Another goes back much further in the game: label a spell that heals a lot of hit points "Cure Critical Wounds" even though there are plenty of critical wounds that can be healed by much weaker spells (eg "Cure Light Wounds" will probably heal any critical wound suffered by a 0-level NPC), and there are plenty of non-critical wounds (like a dragon bite suffered by an otherwise-uninjured high level fighter) which cannot be healed by a single application of any lesser spell.
Once again, what we have here is a mechanical contrivance for the rationing of hit point recovery, with a veneer of simulation applied via the "Cure Critical Wounds" label.

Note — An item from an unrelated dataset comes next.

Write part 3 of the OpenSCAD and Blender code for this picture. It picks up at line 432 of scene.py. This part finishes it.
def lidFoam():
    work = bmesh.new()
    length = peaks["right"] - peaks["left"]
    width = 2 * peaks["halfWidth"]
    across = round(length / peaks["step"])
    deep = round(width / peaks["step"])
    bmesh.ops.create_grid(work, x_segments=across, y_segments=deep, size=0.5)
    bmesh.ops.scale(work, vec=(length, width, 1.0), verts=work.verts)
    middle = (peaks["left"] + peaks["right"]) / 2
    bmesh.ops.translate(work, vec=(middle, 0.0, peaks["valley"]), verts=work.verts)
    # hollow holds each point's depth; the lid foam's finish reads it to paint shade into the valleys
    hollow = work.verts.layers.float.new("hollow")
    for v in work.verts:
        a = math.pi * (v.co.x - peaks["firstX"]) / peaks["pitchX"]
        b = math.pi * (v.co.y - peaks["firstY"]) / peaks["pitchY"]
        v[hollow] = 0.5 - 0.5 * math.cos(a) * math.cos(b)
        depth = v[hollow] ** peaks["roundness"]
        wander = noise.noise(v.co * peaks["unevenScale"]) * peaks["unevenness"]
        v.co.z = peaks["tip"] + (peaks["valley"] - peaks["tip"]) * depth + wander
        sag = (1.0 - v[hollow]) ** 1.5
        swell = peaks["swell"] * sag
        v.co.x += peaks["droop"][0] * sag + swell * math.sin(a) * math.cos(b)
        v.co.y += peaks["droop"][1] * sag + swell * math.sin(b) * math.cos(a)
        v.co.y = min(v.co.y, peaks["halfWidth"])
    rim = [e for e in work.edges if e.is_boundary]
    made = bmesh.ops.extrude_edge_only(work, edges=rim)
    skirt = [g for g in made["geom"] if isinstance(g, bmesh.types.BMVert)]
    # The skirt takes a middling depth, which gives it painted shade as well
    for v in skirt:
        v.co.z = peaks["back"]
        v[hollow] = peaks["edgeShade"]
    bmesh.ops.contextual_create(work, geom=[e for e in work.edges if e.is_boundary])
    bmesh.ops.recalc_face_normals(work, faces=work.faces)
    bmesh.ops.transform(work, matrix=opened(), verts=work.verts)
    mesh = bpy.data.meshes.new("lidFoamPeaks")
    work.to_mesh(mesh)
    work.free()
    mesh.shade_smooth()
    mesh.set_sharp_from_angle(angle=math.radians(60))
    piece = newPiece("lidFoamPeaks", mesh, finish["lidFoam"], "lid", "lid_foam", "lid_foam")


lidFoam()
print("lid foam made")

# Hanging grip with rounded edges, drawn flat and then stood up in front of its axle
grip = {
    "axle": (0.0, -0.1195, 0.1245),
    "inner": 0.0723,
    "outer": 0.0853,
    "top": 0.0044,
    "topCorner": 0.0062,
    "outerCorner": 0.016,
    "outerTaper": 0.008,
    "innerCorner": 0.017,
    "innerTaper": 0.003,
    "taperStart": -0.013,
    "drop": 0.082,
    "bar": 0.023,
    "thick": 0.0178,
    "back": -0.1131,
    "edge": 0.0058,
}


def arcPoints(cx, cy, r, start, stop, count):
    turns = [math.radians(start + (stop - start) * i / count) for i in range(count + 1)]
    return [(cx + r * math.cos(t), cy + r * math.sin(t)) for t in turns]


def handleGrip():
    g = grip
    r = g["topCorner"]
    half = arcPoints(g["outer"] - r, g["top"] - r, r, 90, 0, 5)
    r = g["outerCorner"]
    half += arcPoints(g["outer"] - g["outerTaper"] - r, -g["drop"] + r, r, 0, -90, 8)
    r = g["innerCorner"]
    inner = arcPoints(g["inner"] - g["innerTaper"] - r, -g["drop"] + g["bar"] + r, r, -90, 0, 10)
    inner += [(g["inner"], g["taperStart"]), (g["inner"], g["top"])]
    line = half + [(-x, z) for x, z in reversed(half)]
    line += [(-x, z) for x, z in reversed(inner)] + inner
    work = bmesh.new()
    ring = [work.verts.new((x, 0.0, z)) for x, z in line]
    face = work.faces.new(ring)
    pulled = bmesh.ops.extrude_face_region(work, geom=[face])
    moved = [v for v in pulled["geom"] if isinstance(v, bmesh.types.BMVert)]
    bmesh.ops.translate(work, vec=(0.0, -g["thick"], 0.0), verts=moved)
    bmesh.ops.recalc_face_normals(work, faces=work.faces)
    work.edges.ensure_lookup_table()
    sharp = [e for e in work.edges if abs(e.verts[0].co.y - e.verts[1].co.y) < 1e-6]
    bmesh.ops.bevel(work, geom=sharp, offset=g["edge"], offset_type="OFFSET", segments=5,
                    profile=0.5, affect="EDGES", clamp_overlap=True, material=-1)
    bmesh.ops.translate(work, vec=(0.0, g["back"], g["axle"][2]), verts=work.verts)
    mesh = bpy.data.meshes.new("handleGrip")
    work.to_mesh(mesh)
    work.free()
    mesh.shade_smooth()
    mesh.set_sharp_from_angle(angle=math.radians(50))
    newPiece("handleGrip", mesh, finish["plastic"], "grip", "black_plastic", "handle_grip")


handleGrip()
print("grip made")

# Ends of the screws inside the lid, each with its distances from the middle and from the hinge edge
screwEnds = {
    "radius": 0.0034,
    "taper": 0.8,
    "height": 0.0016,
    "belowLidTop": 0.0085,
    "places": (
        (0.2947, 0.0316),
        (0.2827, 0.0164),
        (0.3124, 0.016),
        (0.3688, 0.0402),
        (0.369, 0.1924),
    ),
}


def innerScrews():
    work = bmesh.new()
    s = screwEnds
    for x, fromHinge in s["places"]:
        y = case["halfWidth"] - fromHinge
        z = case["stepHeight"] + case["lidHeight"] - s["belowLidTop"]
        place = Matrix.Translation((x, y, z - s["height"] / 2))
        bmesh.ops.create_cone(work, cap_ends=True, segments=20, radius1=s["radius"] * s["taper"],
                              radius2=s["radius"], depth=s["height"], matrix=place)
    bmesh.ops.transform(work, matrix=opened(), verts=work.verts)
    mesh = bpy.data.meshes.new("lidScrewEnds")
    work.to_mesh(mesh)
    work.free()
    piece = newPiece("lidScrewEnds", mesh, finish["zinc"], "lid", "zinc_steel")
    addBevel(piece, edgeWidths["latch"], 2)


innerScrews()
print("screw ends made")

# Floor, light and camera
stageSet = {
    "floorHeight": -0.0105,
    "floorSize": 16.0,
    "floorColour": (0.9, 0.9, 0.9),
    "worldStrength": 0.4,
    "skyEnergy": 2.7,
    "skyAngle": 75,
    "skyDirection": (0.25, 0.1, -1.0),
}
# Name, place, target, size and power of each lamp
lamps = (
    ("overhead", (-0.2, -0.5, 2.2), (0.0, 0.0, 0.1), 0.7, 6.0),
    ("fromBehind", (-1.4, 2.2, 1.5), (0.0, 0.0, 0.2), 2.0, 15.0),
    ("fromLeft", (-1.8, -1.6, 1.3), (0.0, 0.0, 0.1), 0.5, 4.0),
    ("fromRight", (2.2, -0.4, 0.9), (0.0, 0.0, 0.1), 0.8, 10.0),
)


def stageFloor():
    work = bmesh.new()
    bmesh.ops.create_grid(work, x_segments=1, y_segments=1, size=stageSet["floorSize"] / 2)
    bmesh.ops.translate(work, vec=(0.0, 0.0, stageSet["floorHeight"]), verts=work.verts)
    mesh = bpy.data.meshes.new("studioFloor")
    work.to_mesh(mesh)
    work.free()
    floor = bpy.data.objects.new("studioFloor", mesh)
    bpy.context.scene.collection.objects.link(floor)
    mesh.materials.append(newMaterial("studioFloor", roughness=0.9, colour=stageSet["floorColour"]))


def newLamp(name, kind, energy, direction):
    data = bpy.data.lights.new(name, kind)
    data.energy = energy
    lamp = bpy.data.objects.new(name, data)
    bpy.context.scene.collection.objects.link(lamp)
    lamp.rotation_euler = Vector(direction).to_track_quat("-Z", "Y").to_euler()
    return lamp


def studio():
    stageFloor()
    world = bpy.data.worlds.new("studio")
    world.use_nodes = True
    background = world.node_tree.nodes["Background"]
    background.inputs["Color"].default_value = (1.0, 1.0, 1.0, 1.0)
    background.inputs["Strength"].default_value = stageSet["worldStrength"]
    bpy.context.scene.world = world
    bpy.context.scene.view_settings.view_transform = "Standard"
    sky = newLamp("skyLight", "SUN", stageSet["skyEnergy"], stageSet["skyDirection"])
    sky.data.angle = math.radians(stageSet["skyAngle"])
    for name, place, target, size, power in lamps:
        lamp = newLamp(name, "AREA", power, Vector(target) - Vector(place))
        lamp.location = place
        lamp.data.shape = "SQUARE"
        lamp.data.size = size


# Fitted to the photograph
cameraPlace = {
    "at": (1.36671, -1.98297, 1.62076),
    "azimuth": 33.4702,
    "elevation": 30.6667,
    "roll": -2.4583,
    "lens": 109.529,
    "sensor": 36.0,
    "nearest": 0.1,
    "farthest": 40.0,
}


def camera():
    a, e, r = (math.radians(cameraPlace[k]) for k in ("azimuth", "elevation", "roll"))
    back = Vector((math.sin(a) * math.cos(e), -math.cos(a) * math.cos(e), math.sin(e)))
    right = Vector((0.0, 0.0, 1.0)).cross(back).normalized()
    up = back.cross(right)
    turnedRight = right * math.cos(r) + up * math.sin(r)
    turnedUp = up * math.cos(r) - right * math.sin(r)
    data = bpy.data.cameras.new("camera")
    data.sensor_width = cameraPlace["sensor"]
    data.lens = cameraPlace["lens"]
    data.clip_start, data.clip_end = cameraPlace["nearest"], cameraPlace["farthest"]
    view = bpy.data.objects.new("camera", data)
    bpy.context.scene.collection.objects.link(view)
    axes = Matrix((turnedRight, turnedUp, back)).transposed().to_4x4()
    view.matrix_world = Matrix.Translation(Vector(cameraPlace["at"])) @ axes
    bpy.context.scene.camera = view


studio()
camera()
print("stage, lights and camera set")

In the context of D&D, I think the most obvious examples tend to come from the combat mechanics, but they can be found elsewhere as well - for instance, the various bonus types in 3E like "sacred bonus", "insight bonus", "luck bonus", "circumstance bonus", "competence bonus", etc - it's quite unclear to me what these all correspond to in the game. How is a sacred bonus - which sounds to me like a blessing from the gods - different from a luck bonus - which sounds like it might be the result of a blessing from the gods? Or how is a luck bonus - which sounds like it might be about fortuitous circumstances - different from a circumstance bonus - which presumably reflects fortuitous circumstances? How does "insight" differ from either "luck" or "competence"? Etc. Once again, no real effort is made to give these notions an ingame meaning. They're mechanical contrivances with labels slapped onto them to create the veneer of simulation.
This is the sort of thing that a lot of people have in mind, I think, when they describe 3E as an "illusionist" game, or describe 4e as - by way of contrast - having "drawn back the curtain". (The Forge also uses the term "illusionism", but to describe something quite different from this fake simulation.)